> Vivek Goyal <[email protected]> writes:
> > I have attached a patch with the mail which is now using
> > boot_cpu_physical_apicid to hard set presence of boot cpu
> instead of
> > hard_smp_processor_id(). But the interesting questoin
> remains why BIOS
> > is not reporting the boot cpu.
>
>
> Ok. I don't know if we care but I do know why we were not
> seeing the report from the bios about your boot processor.
> We record information about cpus for up to NR_CPUS, and since
> you had a UP kernel NR_CPUS was one.
>
> From your earlier boot log.
>
> > ACPI: LAPIC (acpi_id[0x00] lapic_id[0x03] enabled)
> Processor #3 6:10
> > APIC version 17
> > ACPI: LAPIC (acpi_id[0x01] lapic_id[0x00] enabled)
> Processor #0 6:10
> > APIC version 17
> > WARNING: NR_CPUS limit of 1 reached. Processor ignored.
> > ACPI: LAPIC (acpi_id[0x02] lapic_id[0x01] enabled)
> Processor #1 6:10
> > APIC version 17
> > WARNING: NR_CPUS limit of 1 reached. Processor ignored.
> > ACPI: LAPIC (acpi_id[0x03] lapic_id[0x02] enabled)
> Processor #2 6:10
> > APIC version 17
> > WARNING: NR_CPUS limit of 1 reached. Processor ignored.
>
> So it looks like we have this problem completely fixed.
>
> I don't see a good way to ensure that we always record our
> boot apicid when we boot a multiple processor system and only
> use one processor.
Hi Eric,
There is another problem with that patch - it broke ES7000, I kept
getting timer panics. It turned out that check_timer() runs before the
actual APIC destination is set up. The IO-APIC uses
cpu_to_logical_apicid to find the destination - which needs
cpu_2_logical_apicid[] to be filled - which only happens after
processors are booted. At the time when check_timer() runs, it will
always be BAD_APICID (0xFF - broadcast) as the IO-APIC rte destination
for the timer, but ES7000 hardware happened not to support 0xFF so it
panics. I used bios_cpu_apicid[] to bring it up, but
cpu_to_logical_apicid is the only one that is kept up-to-date in the
hotplug case, so I cannot replace it in the cpu_mask_to_apicid().

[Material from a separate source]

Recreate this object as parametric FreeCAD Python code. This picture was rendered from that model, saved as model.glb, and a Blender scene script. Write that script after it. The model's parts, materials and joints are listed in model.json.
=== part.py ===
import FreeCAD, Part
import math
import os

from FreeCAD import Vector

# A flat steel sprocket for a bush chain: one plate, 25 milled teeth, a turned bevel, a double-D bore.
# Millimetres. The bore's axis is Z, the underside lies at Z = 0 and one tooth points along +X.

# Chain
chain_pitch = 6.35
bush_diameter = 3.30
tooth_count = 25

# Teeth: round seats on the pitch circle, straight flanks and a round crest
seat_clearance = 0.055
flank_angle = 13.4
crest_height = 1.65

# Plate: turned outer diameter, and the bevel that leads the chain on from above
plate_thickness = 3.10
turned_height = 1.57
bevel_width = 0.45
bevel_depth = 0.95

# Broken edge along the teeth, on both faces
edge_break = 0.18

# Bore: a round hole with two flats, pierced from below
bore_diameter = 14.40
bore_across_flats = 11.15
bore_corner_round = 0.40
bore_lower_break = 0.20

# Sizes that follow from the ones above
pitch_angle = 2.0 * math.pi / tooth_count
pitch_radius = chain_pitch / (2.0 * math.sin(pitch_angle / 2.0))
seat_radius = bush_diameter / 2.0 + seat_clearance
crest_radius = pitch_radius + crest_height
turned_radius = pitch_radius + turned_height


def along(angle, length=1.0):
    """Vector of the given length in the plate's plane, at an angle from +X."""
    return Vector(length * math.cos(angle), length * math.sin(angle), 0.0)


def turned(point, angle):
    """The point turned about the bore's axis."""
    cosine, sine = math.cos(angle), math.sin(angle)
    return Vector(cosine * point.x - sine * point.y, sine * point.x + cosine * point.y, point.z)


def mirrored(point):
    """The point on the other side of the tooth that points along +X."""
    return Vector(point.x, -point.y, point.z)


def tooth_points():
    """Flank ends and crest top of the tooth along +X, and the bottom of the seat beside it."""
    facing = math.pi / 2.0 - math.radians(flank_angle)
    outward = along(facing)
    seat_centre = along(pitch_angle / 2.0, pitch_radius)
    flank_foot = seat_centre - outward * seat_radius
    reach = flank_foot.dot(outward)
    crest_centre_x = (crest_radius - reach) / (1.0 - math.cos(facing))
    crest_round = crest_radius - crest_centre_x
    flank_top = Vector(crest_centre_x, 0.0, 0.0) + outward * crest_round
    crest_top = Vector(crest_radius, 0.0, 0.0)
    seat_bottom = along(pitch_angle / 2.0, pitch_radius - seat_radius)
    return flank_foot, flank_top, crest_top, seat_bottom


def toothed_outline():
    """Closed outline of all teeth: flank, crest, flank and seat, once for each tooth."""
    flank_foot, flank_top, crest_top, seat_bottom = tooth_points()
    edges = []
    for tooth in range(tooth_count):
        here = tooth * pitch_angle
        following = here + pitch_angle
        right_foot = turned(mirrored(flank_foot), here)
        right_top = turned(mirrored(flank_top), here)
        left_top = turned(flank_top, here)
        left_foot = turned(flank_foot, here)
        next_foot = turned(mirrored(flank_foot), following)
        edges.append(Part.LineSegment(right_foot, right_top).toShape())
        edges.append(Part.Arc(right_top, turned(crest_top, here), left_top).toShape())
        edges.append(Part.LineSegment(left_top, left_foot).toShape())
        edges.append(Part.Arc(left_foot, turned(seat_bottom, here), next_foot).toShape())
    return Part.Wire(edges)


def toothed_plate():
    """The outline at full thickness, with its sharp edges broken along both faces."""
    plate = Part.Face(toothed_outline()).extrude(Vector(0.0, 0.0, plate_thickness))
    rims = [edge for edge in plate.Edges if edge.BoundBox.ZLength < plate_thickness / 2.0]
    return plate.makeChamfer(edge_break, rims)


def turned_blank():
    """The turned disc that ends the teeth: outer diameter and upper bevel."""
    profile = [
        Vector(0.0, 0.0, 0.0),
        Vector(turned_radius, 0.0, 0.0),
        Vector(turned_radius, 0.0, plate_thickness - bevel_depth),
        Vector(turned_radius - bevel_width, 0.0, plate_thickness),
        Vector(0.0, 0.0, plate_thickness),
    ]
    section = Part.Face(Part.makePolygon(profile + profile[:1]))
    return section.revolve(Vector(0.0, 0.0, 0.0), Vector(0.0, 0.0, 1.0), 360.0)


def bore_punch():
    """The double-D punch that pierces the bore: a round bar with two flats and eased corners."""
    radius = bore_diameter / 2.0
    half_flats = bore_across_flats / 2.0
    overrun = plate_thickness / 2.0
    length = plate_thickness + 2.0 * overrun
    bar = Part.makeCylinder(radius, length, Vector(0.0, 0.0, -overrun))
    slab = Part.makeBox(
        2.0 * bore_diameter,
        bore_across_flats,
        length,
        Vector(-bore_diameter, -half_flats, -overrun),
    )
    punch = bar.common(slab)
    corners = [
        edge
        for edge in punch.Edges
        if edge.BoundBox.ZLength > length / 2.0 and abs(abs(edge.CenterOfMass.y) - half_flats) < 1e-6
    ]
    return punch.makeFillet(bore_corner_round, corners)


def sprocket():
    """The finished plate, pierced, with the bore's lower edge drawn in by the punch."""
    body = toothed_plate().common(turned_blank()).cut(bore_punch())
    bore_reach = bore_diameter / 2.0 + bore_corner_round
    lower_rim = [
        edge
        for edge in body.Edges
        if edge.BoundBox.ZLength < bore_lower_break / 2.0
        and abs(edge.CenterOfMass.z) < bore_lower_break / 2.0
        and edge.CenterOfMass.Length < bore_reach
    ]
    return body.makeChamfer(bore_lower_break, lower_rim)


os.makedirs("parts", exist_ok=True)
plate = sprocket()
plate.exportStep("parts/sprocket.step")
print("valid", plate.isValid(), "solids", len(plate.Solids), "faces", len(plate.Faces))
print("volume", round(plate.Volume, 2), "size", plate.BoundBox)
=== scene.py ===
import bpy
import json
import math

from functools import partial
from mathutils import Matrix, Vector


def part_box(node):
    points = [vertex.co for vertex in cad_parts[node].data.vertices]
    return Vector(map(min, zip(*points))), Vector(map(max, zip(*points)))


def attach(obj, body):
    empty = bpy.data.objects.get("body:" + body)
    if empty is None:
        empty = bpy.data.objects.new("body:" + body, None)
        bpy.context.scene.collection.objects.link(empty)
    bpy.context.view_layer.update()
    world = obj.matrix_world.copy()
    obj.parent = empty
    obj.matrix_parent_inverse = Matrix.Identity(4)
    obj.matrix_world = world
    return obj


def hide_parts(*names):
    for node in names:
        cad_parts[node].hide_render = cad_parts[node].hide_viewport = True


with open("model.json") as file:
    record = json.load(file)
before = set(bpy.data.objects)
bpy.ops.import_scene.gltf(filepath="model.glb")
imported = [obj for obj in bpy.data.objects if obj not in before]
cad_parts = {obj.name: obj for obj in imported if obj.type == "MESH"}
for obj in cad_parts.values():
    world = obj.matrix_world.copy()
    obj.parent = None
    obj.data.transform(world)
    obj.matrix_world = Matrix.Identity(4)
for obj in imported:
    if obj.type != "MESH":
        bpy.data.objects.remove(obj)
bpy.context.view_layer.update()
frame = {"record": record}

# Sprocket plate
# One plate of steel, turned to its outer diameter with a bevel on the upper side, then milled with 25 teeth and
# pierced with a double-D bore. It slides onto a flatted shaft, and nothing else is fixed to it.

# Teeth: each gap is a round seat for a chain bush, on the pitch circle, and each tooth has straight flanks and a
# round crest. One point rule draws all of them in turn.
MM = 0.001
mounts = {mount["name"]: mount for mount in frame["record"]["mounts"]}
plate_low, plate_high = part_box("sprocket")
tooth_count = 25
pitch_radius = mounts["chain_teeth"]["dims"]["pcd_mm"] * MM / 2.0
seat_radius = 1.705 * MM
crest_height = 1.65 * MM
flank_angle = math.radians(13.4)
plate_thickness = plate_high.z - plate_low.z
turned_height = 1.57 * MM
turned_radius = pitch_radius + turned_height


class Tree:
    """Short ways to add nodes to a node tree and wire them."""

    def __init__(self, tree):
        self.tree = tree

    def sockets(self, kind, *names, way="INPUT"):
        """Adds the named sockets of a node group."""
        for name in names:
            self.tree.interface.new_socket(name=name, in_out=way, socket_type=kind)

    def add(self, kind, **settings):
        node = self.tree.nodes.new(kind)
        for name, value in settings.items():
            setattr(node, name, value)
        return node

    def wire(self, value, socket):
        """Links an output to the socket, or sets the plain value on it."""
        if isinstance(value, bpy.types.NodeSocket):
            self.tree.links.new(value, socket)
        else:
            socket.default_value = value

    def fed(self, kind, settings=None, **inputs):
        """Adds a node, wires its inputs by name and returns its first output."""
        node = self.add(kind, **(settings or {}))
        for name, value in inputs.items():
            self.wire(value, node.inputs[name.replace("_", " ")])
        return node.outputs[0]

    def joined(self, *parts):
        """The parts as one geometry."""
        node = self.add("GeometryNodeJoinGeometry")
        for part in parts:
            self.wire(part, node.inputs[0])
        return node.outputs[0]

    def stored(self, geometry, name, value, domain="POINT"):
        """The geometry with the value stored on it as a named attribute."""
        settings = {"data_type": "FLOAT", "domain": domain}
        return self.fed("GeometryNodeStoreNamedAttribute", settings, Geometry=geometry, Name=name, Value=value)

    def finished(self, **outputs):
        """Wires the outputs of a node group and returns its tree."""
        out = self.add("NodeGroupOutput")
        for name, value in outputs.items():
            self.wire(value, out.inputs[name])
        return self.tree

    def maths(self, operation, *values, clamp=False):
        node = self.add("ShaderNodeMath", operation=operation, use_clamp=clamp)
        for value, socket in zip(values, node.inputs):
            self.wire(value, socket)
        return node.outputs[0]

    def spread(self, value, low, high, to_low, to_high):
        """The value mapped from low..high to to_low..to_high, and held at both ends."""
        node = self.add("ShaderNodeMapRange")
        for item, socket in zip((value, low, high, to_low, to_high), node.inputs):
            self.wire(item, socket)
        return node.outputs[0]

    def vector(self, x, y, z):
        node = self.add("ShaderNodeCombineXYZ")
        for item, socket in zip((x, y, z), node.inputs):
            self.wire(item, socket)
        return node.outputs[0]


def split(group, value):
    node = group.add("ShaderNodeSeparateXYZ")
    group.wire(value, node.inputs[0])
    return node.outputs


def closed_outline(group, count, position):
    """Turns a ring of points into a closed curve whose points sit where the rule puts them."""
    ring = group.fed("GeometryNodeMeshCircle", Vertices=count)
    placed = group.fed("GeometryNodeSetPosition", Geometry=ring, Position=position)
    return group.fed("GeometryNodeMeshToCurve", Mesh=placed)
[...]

There are probably some ways to fix this such as one below that I tried
(in mpparse.c):
if (m->mpc_cpuflag & CPU_BOOTPROCESSOR) {
Dprintk(" Bootup CPU\n");
boot_cpu_physical_apicid = m->mpc_apicid;
+ cpu_2_logical_apicid[num_processors] = m->mpc_apicid;
}
it worked, but looks more like a kludge of course. I think IO-APIC
setup has to happen after processors were brought online and so is
check_timer(), if timer is connected through the IO-APIC.